--- START STORED DATA ---
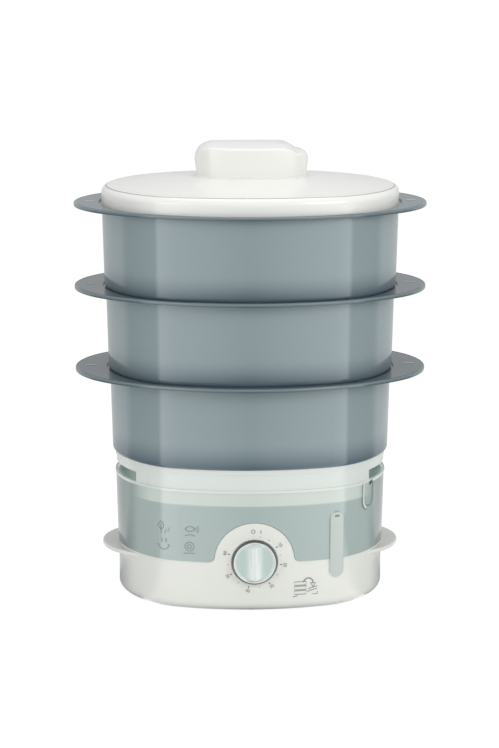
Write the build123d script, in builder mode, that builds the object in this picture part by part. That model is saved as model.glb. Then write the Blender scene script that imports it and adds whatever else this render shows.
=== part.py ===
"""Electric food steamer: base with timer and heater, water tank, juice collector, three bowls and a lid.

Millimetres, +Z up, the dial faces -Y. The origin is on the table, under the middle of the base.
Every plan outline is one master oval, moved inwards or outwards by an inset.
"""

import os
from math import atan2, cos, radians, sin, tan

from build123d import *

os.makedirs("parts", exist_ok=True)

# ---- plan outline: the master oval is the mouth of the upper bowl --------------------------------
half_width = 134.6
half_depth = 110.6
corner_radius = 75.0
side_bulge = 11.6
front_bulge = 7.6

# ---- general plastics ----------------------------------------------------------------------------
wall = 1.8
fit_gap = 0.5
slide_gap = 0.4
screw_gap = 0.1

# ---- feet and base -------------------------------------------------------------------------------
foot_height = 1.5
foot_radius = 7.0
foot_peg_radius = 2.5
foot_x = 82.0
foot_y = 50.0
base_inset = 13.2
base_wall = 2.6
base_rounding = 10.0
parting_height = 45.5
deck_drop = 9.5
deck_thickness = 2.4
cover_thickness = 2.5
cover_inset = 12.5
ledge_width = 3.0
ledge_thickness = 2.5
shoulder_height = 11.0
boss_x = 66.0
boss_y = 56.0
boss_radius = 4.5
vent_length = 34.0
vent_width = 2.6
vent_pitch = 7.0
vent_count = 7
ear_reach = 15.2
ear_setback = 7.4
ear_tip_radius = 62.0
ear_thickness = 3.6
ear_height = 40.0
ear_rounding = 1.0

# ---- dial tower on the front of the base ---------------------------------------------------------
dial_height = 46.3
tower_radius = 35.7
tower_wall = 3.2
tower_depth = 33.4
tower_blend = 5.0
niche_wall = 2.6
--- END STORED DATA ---
--- START STORED DATA ---
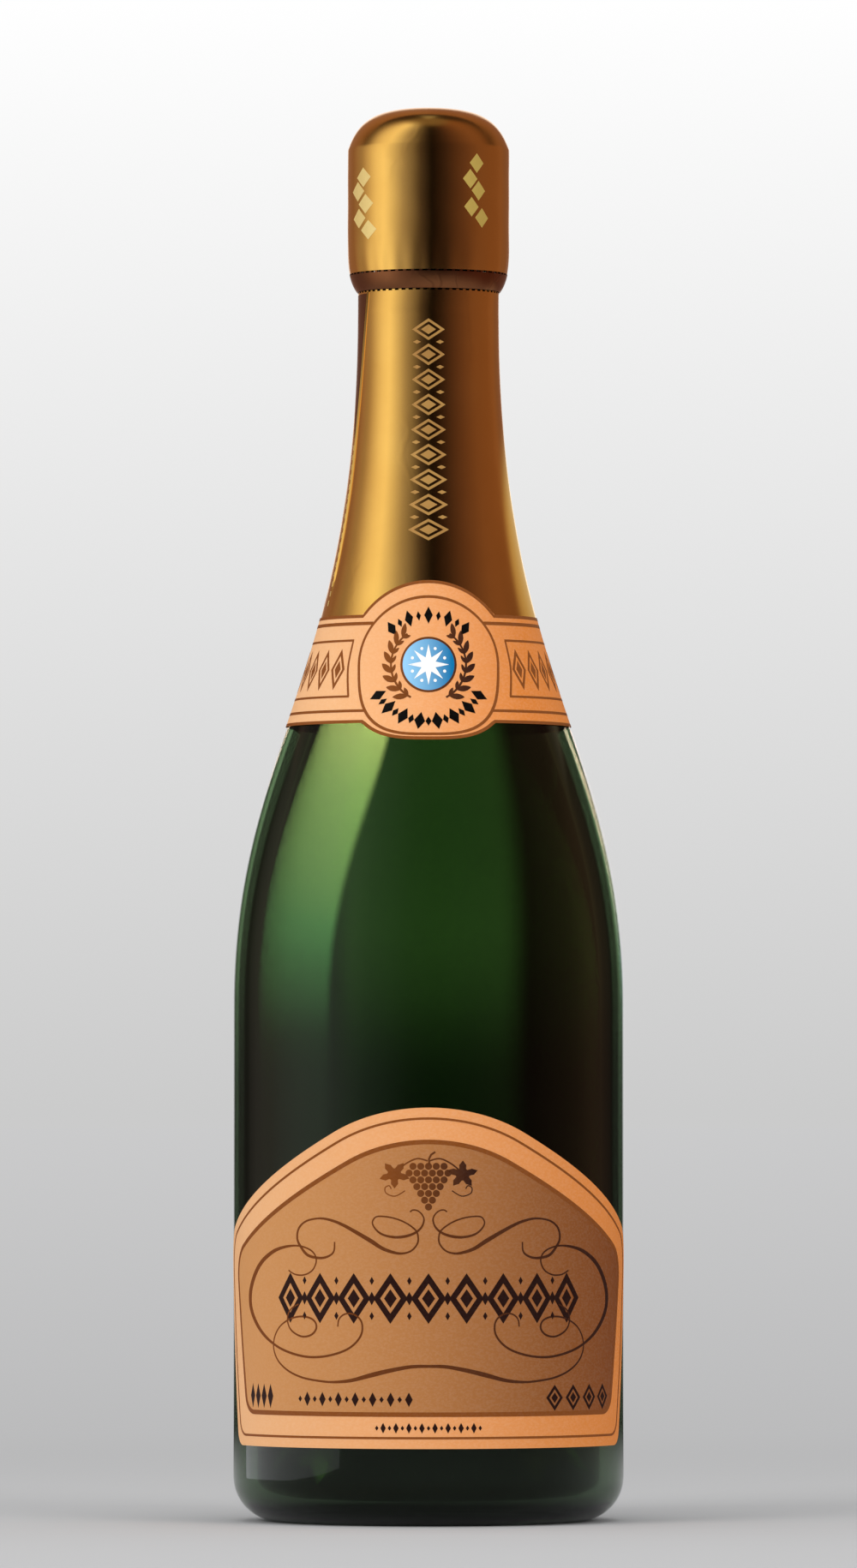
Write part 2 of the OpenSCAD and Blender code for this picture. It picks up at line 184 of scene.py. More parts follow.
--- END STORED DATA ---
_CHALLENGE_:
Repeat exactly the lines from the one that contains "Write the build123d" through the one that contains "ear_rounding = 1.0", and only those.

_SOLUTION TO THIS EXERCISE_:
Write the build123d script, in builder mode, that builds the object in this picture part by part. That model is saved as model.glb. Then write the Blender scene script that imports it and adds whatever else this render shows.
=== part.py ===
"""Electric food steamer: base with timer and heater, water tank, juice collector, three bowls and a lid.

Millimetres, +Z up, the dial faces -Y. The origin is on the table, under the middle of the base.
Every plan outline is one master oval, moved inwards or outwards by an inset.
"""

import os
from math import atan2, cos, radians, sin, tan

from build123d import *

os.makedirs("parts", exist_ok=True)

# ---- plan outline: the master oval is the mouth of the upper bowl --------------------------------
half_width = 134.6
half_depth = 110.6
corner_radius = 75.0
side_bulge = 11.6
front_bulge = 7.6

# ---- general plastics ----------------------------------------------------------------------------
wall = 1.8
fit_gap = 0.5
slide_gap = 0.4
screw_gap = 0.1

# ---- feet and base -------------------------------------------------------------------------------
foot_height = 1.5
foot_radius = 7.0
foot_peg_radius = 2.5
foot_x = 82.0
foot_y = 50.0
base_inset = 13.2
base_wall = 2.6
base_rounding = 10.0
parting_height = 45.5
deck_drop = 9.5
deck_thickness = 2.4
cover_thickness = 2.5
cover_inset = 12.5
ledge_width = 3.0
ledge_thickness = 2.5
shoulder_height = 11.0
boss_x = 66.0
boss_y = 56.0
boss_radius = 4.5
vent_length = 34.0
vent_width = 2.6
vent_pitch = 7.0
vent_count = 7
ear_reach = 15.2
ear_setback = 7.4
ear_tip_radius = 62.0
ear_thickness = 3.6
ear_height = 40.0
ear_rounding = 1.0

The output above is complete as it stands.